--- start Supplied information ---
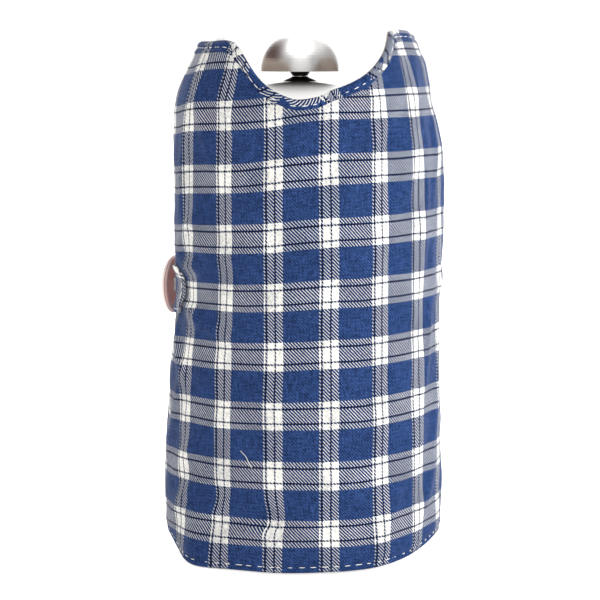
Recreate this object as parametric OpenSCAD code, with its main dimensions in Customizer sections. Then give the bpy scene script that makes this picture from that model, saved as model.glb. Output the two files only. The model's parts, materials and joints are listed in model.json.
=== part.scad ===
// Coffee press with a buttoned cloth cover.
// +Z is up, the origin is on the plunger rod's axis where the press stands,
// -Y is the pouring side, +Y the handle side.

/* [Beaker] */
// Outside radius of the glass beaker
glass_r = 46.5; // [45.5:0.5:46.5]
// Wall thickness of the glass
glass_wall = 2.2; // [1.8:0.1:2.6]
// Height of the beaker's rim above the table
rim_z = 176.8; // [170:0.2:178]

/* [Lid] */
// Radius of the sphere that the lid's dome is cut from
dome_sphere_r = 74; // [73:0.5:76]
// Height of the dome above its edge
dome_rise = 17.1; // [16.8:0.1:17.4]

/* [Plunger] */
// Radius of the plunger rod
rod_r = 2.5; // [2:0.25:3]
// Radius of the knob's steel dome
knob_r = 16.15; // [14:0.25:18]
// Height of the straight skirt below the knob's dome
knob_skirt = 1.7; // [1:0.1:3]

/* [Handle] */
// Diameter of the handle's bar
handle_d = 13; // [11:0.5:14]
// Distance from the rod's axis to the middle of the grip
handle_reach = 85; // [82:1:92]

/* [Cover] */
// Outside radius of the cover at its hem
cover_hem_r = 57.4; // [57:0.1:58]
// Outside radius of the cover at the lid's edge
cover_neck_r = 55.4; // [55.2:0.1:56.4]
// How far the cover sits off the rod's axis, towards +X
cover_shift = 2.2; // [0:0.1:2.4]
// Height of the hem above the table
hem_z = 2; // [1:0.5:4]
// Height of the lowest point of the front neckline
neckline_z = 189; // [186:0.5:191]
// Angle left open at the back for the handle
slot_angle = 50; // [44:1:56]

/* [Button] */
// Diameter of the button
button_d = 25; // [20:0.5:27]
// Height of the button and the strap above the table
button_z = 109; // [100:1:116]
// Direction of the button round the cover, from +X
button_dir = 160; // [155:1:165]

/* [Hidden] */
$fn = 96;
hair = 0.1;             // gap between layers of one body
play = 0.3;             // gap between pieces that move apart

steel = [0.80, 0.80, 0.79];
black_plastic = [0.07, 0.06, 0.06];
plaid_blue = [0.16, 0.25, 0.47];

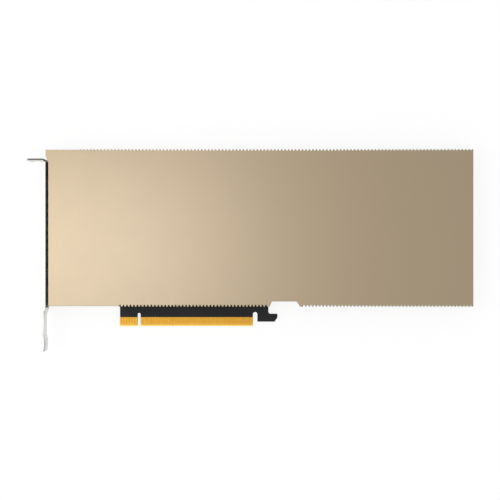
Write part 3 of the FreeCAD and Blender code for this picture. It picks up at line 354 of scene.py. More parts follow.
--- end Supplied information ---
#### Task details
Copy every line verbatim.

#### Correct answer
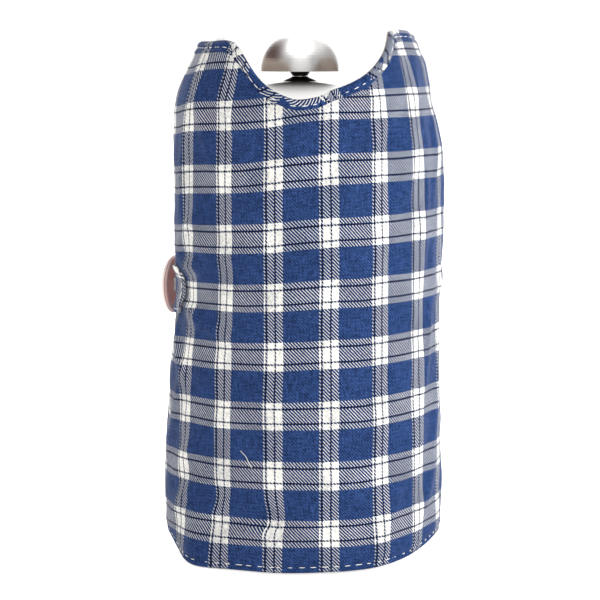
Recreate this object as parametric OpenSCAD code, with its main dimensions in Customizer sections. Then give the bpy scene script that makes this picture from that model, saved as model.glb. Output the two files only. The model's parts, materials and joints are listed in model.json.
=== part.scad ===
// Coffee press with a buttoned cloth cover.
// +Z is up, the origin is on the plunger rod's axis where the press stands,
// -Y is the pouring side, +Y the handle side.

/* [Beaker] */
// Outside radius of the glass beaker
glass_r = 46.5; // [45.5:0.5:46.5]
// Wall thickness of the glass
glass_wall = 2.2; // [1.8:0.1:2.6]
// Height of the beaker's rim above the table
rim_z = 176.8; // [170:0.2:178]

/* [Lid] */
// Radius of the sphere that the lid's dome is cut from
dome_sphere_r = 74; // [73:0.5:76]
// Height of the dome above its edge
dome_rise = 17.1; // [16.8:0.1:17.4]

/* [Plunger] */
// Radius of the plunger rod
rod_r = 2.5; // [2:0.25:3]
// Radius of the knob's steel dome
knob_r = 16.15; // [14:0.25:18]
// Height of the straight skirt below the knob's dome
knob_skirt = 1.7; // [1:0.1:3]

/* [Handle] */
// Diameter of the handle's bar
handle_d = 13; // [11:0.5:14]
// Distance from the rod's axis to the middle of the grip
handle_reach = 85; // [82:1:92]

/* [Cover] */
// Outside radius of the cover at its hem
cover_hem_r = 57.4; // [57:0.1:58]
// Outside radius of the cover at the lid's edge
cover_neck_r = 55.4; // [55.2:0.1:56.4]
// How far the cover sits off the rod's axis, towards +X
cover_shift = 2.2; // [0:0.1:2.4]
// Height of the hem above the table
hem_z = 2; // [1:0.5:4]
// Height of the lowest point of the front neckline
neckline_z = 189; // [186:0.5:191]
// Angle left open at the back for the handle
slot_angle = 50; // [44:1:56]

/* [Button] */
// Diameter of the button
button_d = 25; // [20:0.5:27]
// Height of the button and the strap above the table
button_z = 109; // [100:1:116]
// Direction of the button round the cover, from +X
button_dir = 160; // [155:1:165]

/* [Hidden] */
$fn = 96;
hair = 0.1;             // gap between layers of one body
play = 0.3;             // gap between pieces that move apart

steel = [0.80, 0.80, 0.79];
black_plastic = [0.07, 0.06, 0.06];
plaid_blue = [0.16, 0.25, 0.47];

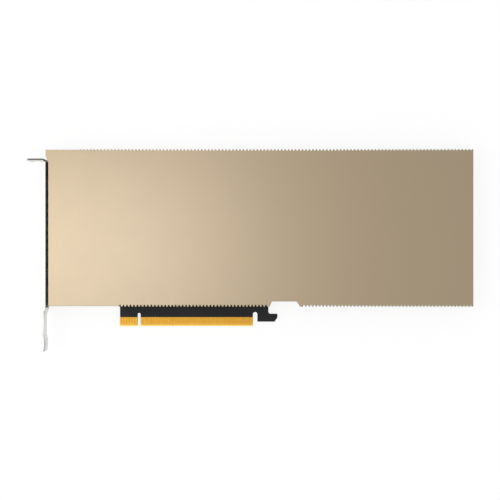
Write part 3 of the FreeCAD and Blender code for this picture. It picks up at line 354 of scene.py. More parts follow.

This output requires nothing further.